Aux problèmes techniques et d'ordre courant que les détracteurs voulaient nous présenter comme un début de socialisme, nous posions tout d'abord la nécessité de subordonner ces problèmes intérieurs à la résolution et l'aide à la révolution allemande, italienne, hongroise, chinoise, etc.
La NEP et tous les pas en arrière n'étaient pas, pour nous, des échecs du socialisme en Russie mais les échecs de la Révolution dans le monde, car on ne devait ni ne pouvait parler de socialisme en Russie.
Et cette erreur de vouloir réfléchir la révolution mondiale sur la fausse conception de construction socialiste en Russie a provoqué une série d'erreurs de la part de l'Internationale. La consolidation de l'Etat Ouvrier en Russie était fonction de la victoire prolétarienne internationale. On a agi autrement, on a voulu consolider l'Etat ouvrier en Russie, même au dépens de la Révolution Mondiale ; et l'on a réussi qu'à consolider l'Etat tout court et permettre la bouffonne comédie du "socialisme dans un seul pays" de prendre corps et de l'emporter en 1928, faisant de la Russie le prototype du capitalisme d'Etat et le monde entier un champ de bataille du prolétariat vaincu.
Et la guerre impérialiste devenait la perspective historique.
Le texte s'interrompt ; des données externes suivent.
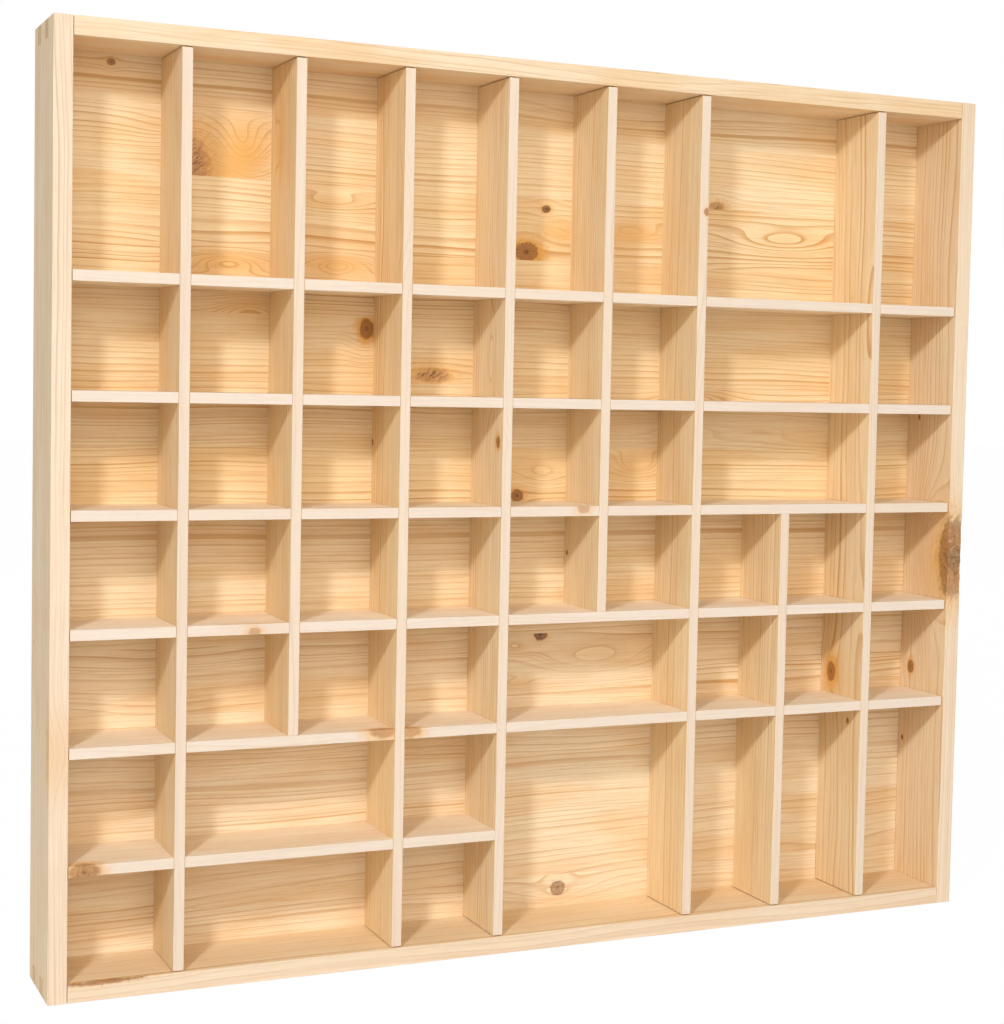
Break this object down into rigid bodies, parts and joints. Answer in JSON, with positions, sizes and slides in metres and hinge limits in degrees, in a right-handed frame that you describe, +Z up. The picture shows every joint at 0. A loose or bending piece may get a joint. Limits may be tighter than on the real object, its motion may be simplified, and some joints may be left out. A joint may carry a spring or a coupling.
{
  "type": "type case",
  "caption": "Open-fronted pine type case with finger-jointed frame, halved lattice of compartments and a glued stave back, for wall or shelf.",
  "frame": {"origin": "middle of the bottom face that the case stands on", "axes": "+X along the width to the viewer's right, +Y from the open front to the back, +Z up"},
  "size_m": [0.6, 0.056, 0.535],
  "materials": {
    "frame_pine": "planed, unfinished pine with light arrises",
    "lattice_pine": "planed, unfinished pine, thin strips",
    "panel_pine": "sanded, unfinished pine, knotty glued staves",
    "zinc_steel": "zinc plated"
  },
  "bodies": {
    "root": {"left_side": "frame_pine", "right_side": "frame_pine", "top_board": "frame_pine", "bottom_board": "frame_pine", "upright_1": "lattice_pine", "upright_2": "lattice_pine", "upright_3": "lattice_pine", "upright_4": "lattice_pine", "upright_5": "lattice_pine", "upright_6": "lattice_pine", "upright_7": "lattice_pine", "upright_8": "lattice_pine", "shelf_1": "lattice_pine", "shelf_2": "lattice_pine", "shelf_3": "lattice_pine", "shelf_4": "lattice_pine", "shelf_5": "lattice_pine", "shelf_6": "lattice_pine", "back_stave_01": "panel_pine", "back_stave_02": "panel_pine", "back_stave_03": "panel_pine", "back_stave_04": "panel_pine", "back_stave_05": "panel_pine", "back_stave_06": "panel_pine", "back_stave_07": "panel_pine", "back_stave_08": "panel_pine", "back_stave_09": "panel_pine", "back_stave_10": "panel_pine", "back_stave_11": "panel_pine", "back_stave_12": "panel_pine", "back_stave_13": "panel_pine", "back_stave_14": "panel_pine", "back_pins": "zinc_steel", "hanger_left": "zinc_steel", "hanger_right": "zinc_steel", "hanger_screws": "zinc_steel"}
  },
  "joints": []
}
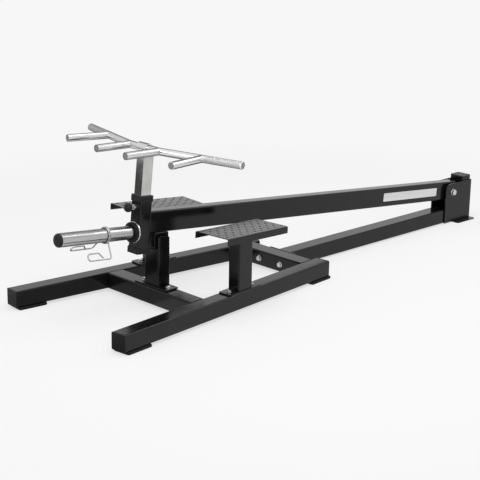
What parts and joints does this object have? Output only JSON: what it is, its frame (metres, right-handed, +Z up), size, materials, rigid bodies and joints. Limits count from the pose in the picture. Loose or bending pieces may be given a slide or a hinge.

Le 7 novembre n'est pas une tradition mais un exemple, un enseignement. Nous ne fêtons pas le 7 novembre tel le 14 juillet, nous appelons le prolétariat à saisir l'aspect international de la Révolution d'Octobre. Si aujourd'hui il se trouve à la remorque de sa bourgeoisie, si – délaissant la voie de l'internationalisme et de la lutte directe de classe contre classe – il voit poindre une nouvelle guerre et naître un capitalisme d'Etat plus monstrueux, plus exigeant, qu'il se rappelle que le 7 novembre fut une brisure de la guerre impérialiste, une volonté du prolétariat international d'en finir avec les guerres.
L'étincelle partie en Russie enflamme le monde ; les Staline, Tito et autres "petits pères des peuples" n'enflamment plus personne, ils ont fini par faire croire que le 7 novembre est une légende pour petits enfants. Au prolétariat de se réveiller pour continuer le 7 novembre par sa lutte contre la guerre et son rejet et refus de tout Etat bourgeois démocratique ou dictatoriale.